The housing demand is greater in the UK due to there being less space for homes to built upon. This means cities throughout England are denser than they are in France.

But are homes bigger in France?

Well, according to a study from shrinkthatfootprintcom, yes! The average new home size in France (from a 2009 new build) is 1,206 ft2 vs. 818 ft2 in the UK.

Working at the weekend is not permitted in France

Weekend work is illegal in France

In traditional workplaces that work Monday to Friday in an office-type setting, work on the weekends is strictly forbidden. It’s an extreme faux pas. This is to ensure workers are not burning the candle at both ends and maintaining a healthy work/life balance.

Lunchtime is also sacred in France. French working hours are usually 8 or 9am to 4 or 5pm, with a 1 hour paid lunchbreak. The weekly working hours are 35 (7 hour days, 5 days a week). Learn more about How to find work in France here. 

Do you speak French?

France is a language worth learning

French is the official language in 39 countries and partly spoken in 7 other countries.

Of the 8 billion people on earth, 270 million speak French (Wikipedia, 2022). It’s the fifth most spoken language in the world, behind English, Mandarin Chinese, Hindi and Spanish.
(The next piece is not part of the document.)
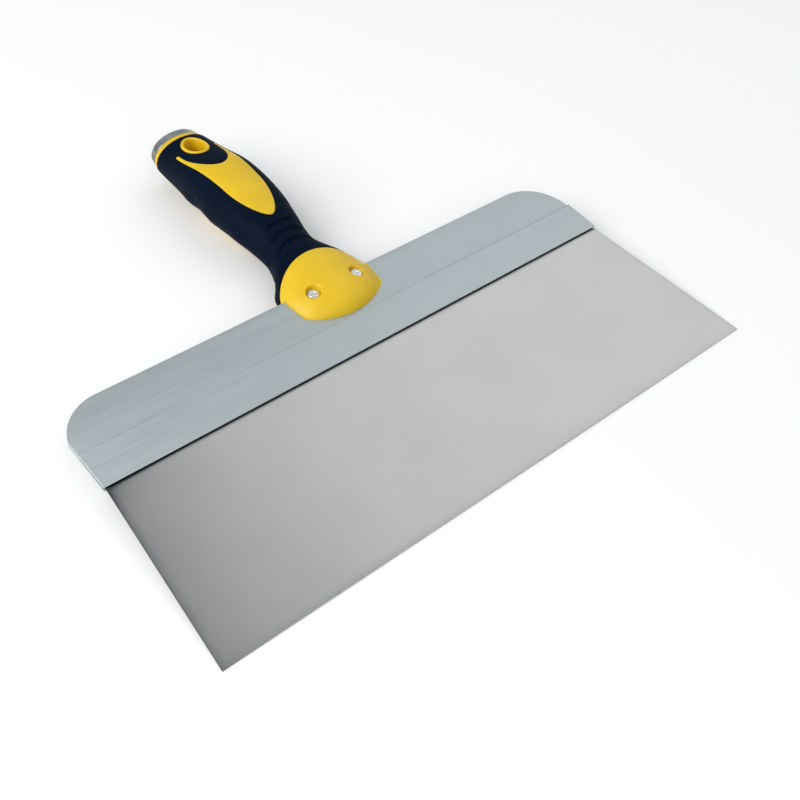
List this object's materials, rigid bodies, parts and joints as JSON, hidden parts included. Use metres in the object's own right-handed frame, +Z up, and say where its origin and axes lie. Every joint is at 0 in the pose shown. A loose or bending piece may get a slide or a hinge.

An inside shot of Le Louvre

France is home to the world’s largest art museum

Le Louvre in Paris is the world’s largest art museum. Spread across nearly 73,000 m2 of exhibiton space, The Louvre holds some of the world’s most notable artworks including Da Vinci’s Mona Lisa (or La Joconde in French) and the sculptural Venus de Milo.

Le Louvre covers 360,000 m2 on the right bank of the River Seine in Paris. The 2019 Louvre report documents the museum’s collective works at 615,797. Of this number, nearly 35,000 are on permanent display to the public.